Agriculture is the mainstay of Malawi’s economy, contributing 30% of gross domestic product (GDP) and employing a majority of the country’s workforce (World Bank, 2016). Malawi has also been classified as one of Southern Africa’s most vulnerable countries to the effects of climate change due to its heavy dependence on rain-fed agriculture and susceptibility to floods and droughts (Government of the Republic of Malawi, 2015). Malawian citizens are clearly aware of their vulnerability, consistently ranking “food shortage and famine” as the most important problem that government should address (Hamer & Seekings, 2017). Successive Malawian governments have prioritized interventions aimed at bolstering food security, including the implementation of fertilizer input subsidies targeting smallholder farmers (Chinsinga & Poulton, 2014).  

The 2017 Afrobarometer survey shows that the effects of climate change have been felt by an overwhelming majority of Malawians. Most citizens say that droughts have become more severe and climate conditions for agricultural production have worsened. More Malawians are going without enough food and without a cash income. 

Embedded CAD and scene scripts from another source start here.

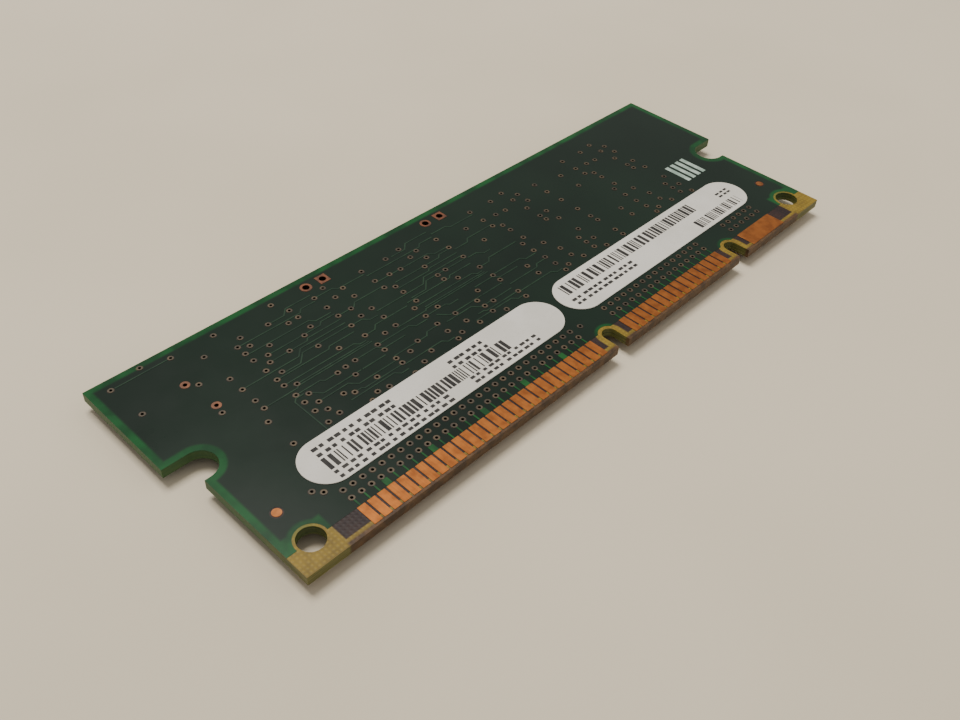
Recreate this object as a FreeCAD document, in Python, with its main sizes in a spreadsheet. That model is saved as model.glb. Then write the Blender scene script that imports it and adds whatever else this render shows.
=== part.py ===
import FreeCAD, Part
import math
import os
from types import SimpleNamespace

import Sketcher

# A 100-contact memory module: a four-layer circuit board with four thin memory packages and small
# parts soldered to its lower face, gold contacts along one long edge, and two paper labels on top.
#
# Frame: +X along the contact edge, +Y from the contact edge to the far edge, +Z up to the labelled
# face. The origin is under the middle of the board, on the plane of the package tops, which is what
# the module rests on when it lies with its labels up. Sketches of the board measure Y from the
# contact edge, and each board body is moved back by half the board's height.

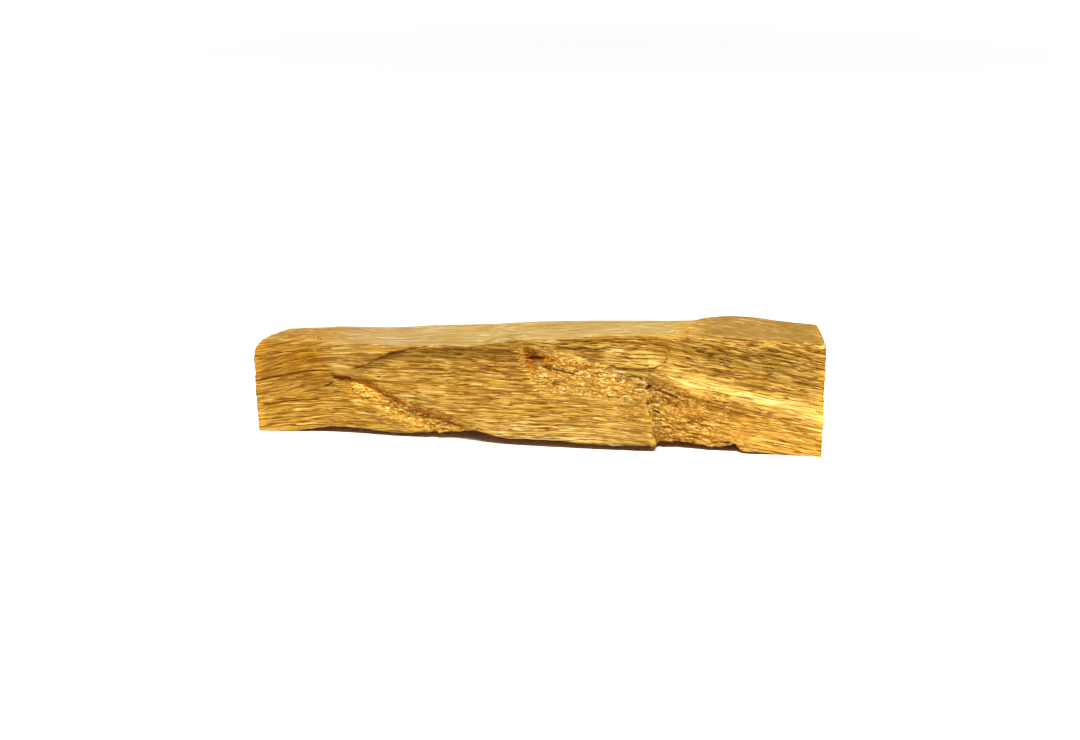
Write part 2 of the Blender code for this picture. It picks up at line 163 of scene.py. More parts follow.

Perhaps in response, popular ratings of the government’s performance have declined sharply – not surprising in a country where positive ratings of government performance are correlated with improvements in food security (Ferree & Horowitz, 2010). A majority of citizens don’t see the government’s fertilizer subsidy program as an adequate answer and prefer that it be scrapped.   

Given the centrality of agriculture to Malawi’s economy, these survey findings raise concerns about the viability of current agricultural policies and responses to climate change for food security and the economy as a whole.